In any event, it additionally appears that the defendant Elizabeth F. Leuschner was actually a housewife by occupation who had little knowledge of the affairs of the corporations and no independent direction or control of their business activities, and who only did the bidding of her husband, Richard D. Leuschner, Sr., in the way of executing documents as requested by him.2 Moreover, during the period when plain*585tiffs’ claims arose in 1952 and 1953, Mrs. Leuschner’s sole ownership or property interest in the two defendant corporations consisted of one share of Yosemite’s stock, and no shares whatsoever of the stock of Kadota. As shown in the opinion prepared by Chief Justice Gibson, various employes of Yosemite also owned eight shares of that corporation’s stock. I can perceive no reasonable or fair basis for holding Mrs. Leuschner, a housewife, responsible for the activities and obligations of Yosemite, which she herself did not direct or control and in which she owned only one share of stock, while not holding the stock-owning employes. Consequently, it seems to me, an affirmance of the judgment against her in itself serves to promote injustice and inequity, rather than the contrary.
I would reverse the judgment as to all of the individual defendants.
Shenk, J., concurred.
Appellants’ petition for a rehearing was denied March 11, 1959. Carter, J., did not participate therein. Shenk, J., and Schauer, J., were of the opinion that the petition should be granted.

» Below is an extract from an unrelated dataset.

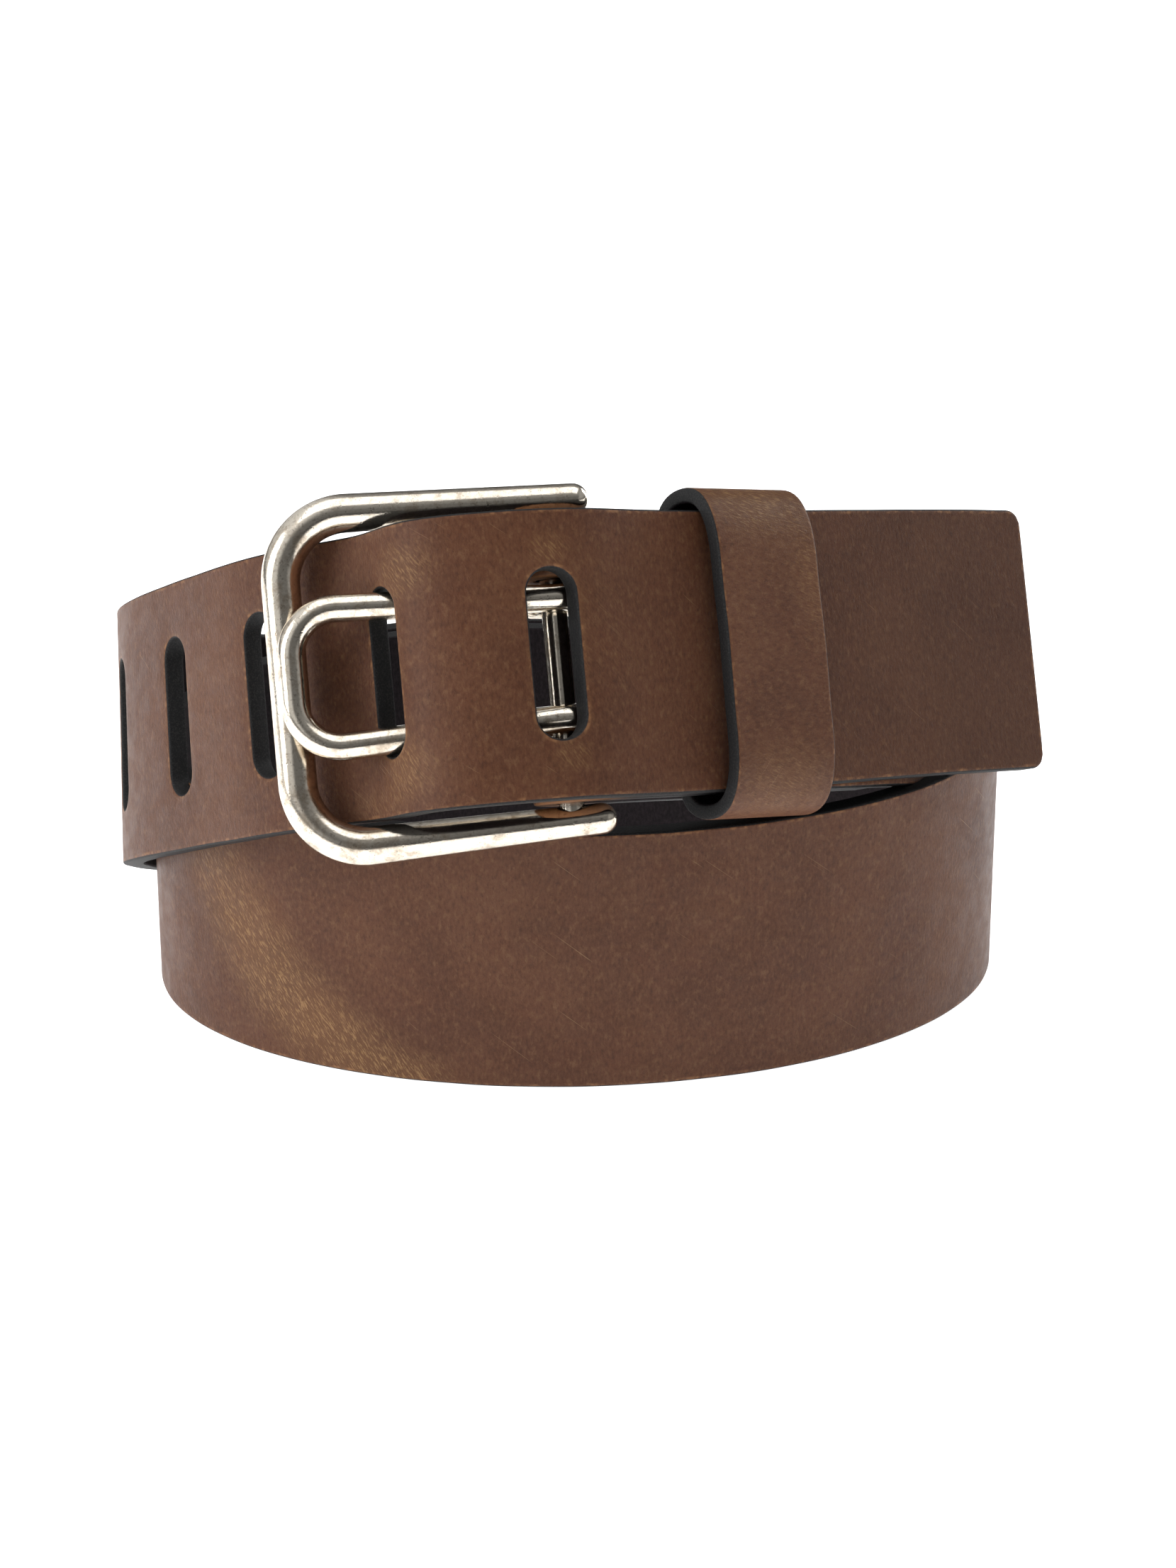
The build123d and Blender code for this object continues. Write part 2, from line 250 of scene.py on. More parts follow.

Lab. Code, § 923: ‘ ‘ Governmental authority has permitted and encouraged employers to organize in the corporate and other forms of capital control. ...”

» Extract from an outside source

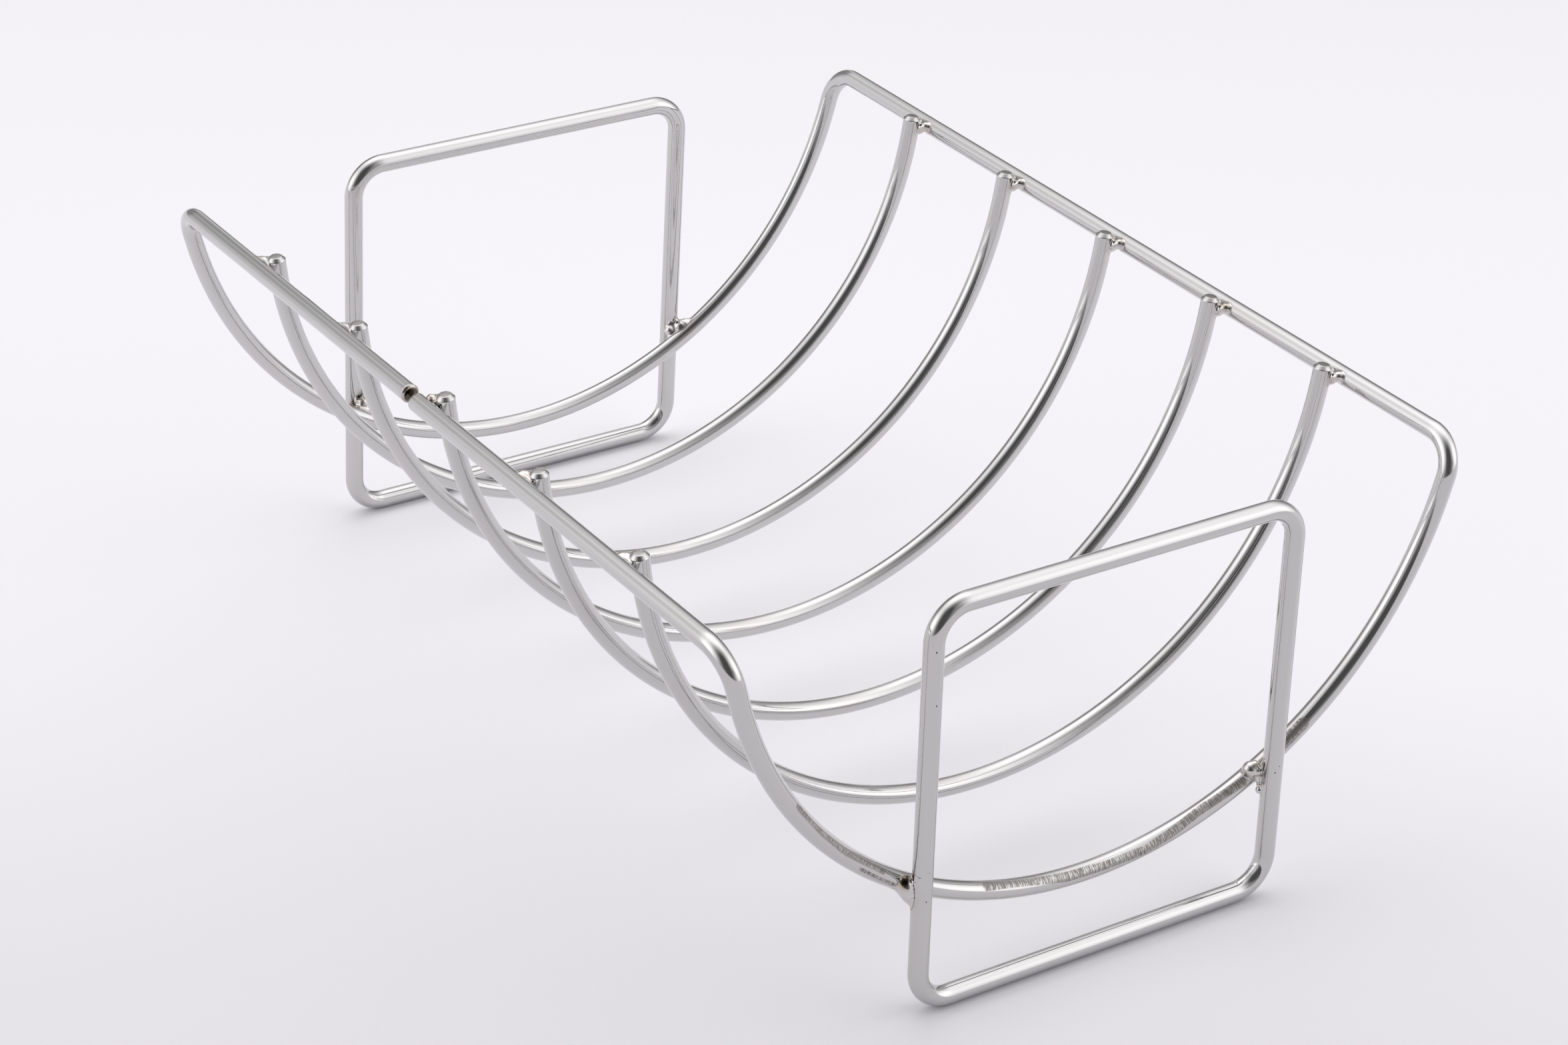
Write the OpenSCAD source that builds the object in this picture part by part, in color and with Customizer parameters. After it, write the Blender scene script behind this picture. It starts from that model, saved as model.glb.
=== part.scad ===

The record shows the following:
“Q. [Of Mrs. Leuschner] What is your occupation? A. Housewife. “Q. Do you have any other occupation other than that of housewife? A. No. . . .

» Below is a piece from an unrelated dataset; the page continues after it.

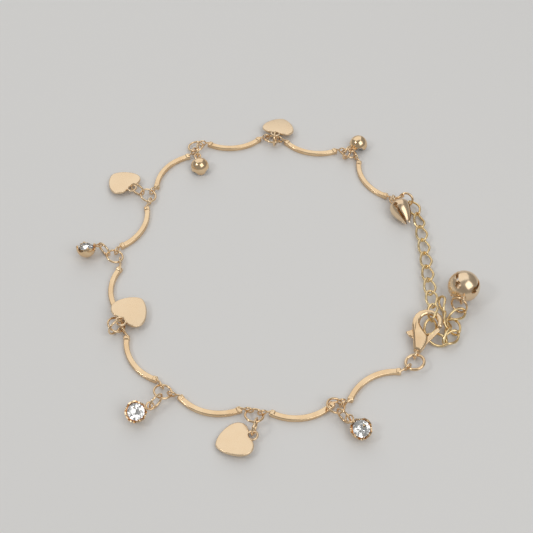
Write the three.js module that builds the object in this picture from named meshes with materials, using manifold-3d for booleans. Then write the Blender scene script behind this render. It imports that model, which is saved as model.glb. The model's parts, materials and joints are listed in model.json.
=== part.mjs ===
// A bar-link anklet lying in a loop on a flat surface.
// Ten bowed bars are joined by jump rings, which carry four hearts and five claw-set crystals in turn.
// A lobster clasp on the first bar holds a link of the extender chain, and two slotted jingle bells hang
// from the chain's ends. Lengths are millimetres, +Z is up, and angles are degrees in plan from +X.
import * as THREE from "three";
import { mergeVertices } from "three/addons/utils/BufferGeometryUtils.js";
import Module from "manifold-3d";

const wasm = await Module();
wasm.setup();

const radians = THREE.MathUtils.degToRad;
const ballPoint = (radius, turn) => [radius * Math.cos(radians(turn)), radius * Math.sin(radians(turn))];

// Driving dimensions
const ringOuter = 4.55;
const ringWire = 0.46;
const dropOuter = 4.3;
const bar = {
  chord: 14.5, rise: 2.5, width: 1.3, thick: 1.1, corner: 0.3,
  capLength: 1.2, capWidth: 1.45, endWidth: 0.91, steps: 6,
};
const barEye = { outer: 2.35, wire: 0.44, reach: 1.85, neck: 0.5, neckInside: 0.6, sides: 8 };
const heart = {
  width: 9.0, length: 7.8, thick: 0.6, edge: 0.15,
  lugOuter: 2.8, hole: 1.75, holeToNotch: 0.7,
};
const setting = {
  radius: 2.5, depth: 2.7, wall: 0.35, rim: 0.35, prongWidth: 0.9, prongLift: 0.13,
  notchDepth: 1.3, eyeOuter: 2.1, eyeWire: 0.42, eyeInside: 0.15,
};
const stone = { girdle: 1.98, table: 1.15, crown: 0.7, girdleThick: 0.12, pavilion: 1.75 };
const link = { length: 5.23, width: 3.3, wire: 0.55, twist: 42, fuse: 0.22 };
const clasp = {
  thick: 2.3, hoopThick: 1.1, edge: 0.35, slot: 1.15, slotBottom: 1.8, slotTop: 6.1, leverThick: 0.6,
  pivotX: 0.2, pivotY: 3.2, pin: 0.8, pinHole: 1.3, eyeOuter: 2.5, eyeWire: 0.55,
};
const claspRing = { outer: 5.0, wire: 0.7 };
const bellRing = { outer: 4.2, wire: 0.62 };
const endRing = { outer: 4.6, wire: 0.5 };
// A bell's skin is given as radius and height about its middle, from its foot up.
const smallBell = {
  skin: [
    [0, -4.5], [0.55, -4.3], [1.35, -3.2], [2.05, -2.0], [2.5, -0.7],
    [2.7, 0.5], [2.2, 1.6], [1.3, 2.35], [0, 2.6],
  ],
  wall: 0.45, slit: 0.7, slitTop: 0.9, slitHole: 1.2, slitTurn: -2,
  shankOuter: 2.3, shankWire: 0.5, shankHeight: 3.4,
};
const largeBell = {
  skin: [-90, -70, -50, -30, -10, 10, 30, 50, 70, 90].map((turn) => ballPoint(3.9, turn)),
  wall: 0.5, slit: 0.7, slitTop: 2.4, slitHole: 1.5, slitTurn: 48,
  shankOuter: 2.5, shankWire: 0.5, shankHeight: 4.65,
};
const roundSides = 12;
const ringSides = 10;
const wireSides = 5;
const bellHoleSides = 6;
const wireGap = 0.16;
const dropGap = 0.21;
const floorGap = 0.02;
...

“Q. Do you have any knowledge of the corporation by the name of Yosemite Creek Company? A. I knew there was one, yes. . . .
“Q. . . . were you one of the incorporators of Yosemite Creek Company? A. According to that, I am, or was.
“Q. Yes, and were you also one of the directors ... in 1949? A. I don’t remember. It should be of record. . . .
“Q. In what business was the Yosemite Creek Company engaged? A. In the canning business.
*585”Q. Did you do any processing, selling? A. I don’t know anything about that part of it. . . .
“Q. Where was the plant located in 1949, Mrs. Leuschner? A. At Kadota out on Yosemite Highway.
‘‘Q. Was the plant and office later moved to Modesto? ... A. Yes, I think it was.
“Q. Do you know about when it was moved? A. No, I do not. . . .
“Q. . . . did you, as an individual, ever enter into any business transaction, business deal, or arrangements of any kind with Yosemite Greek Company? A. Well, all I did was give money ... I loaned money to Yosemite Creek Company . . . and I was supposed to get it back. . . . I don’t remember the years, but . . . there are records of that. . . . I don’t know how much [money] ...” (Italics added.)
Mr. Leuschner, Sr., testified as follows:
”Q. During this period of time, Mr. Leuschner, in 1953, . . . did you have occasion to actually discuss the business operations and the operation of the Yosemite Creek Company and the Kadota Creek affairs with her [Mrs. Leuschner] to a point where she would know . . . the nature and extent of the business, the activities? A. No.
“Q. In other words, she didn’t know, is that right? A. I ran the business.”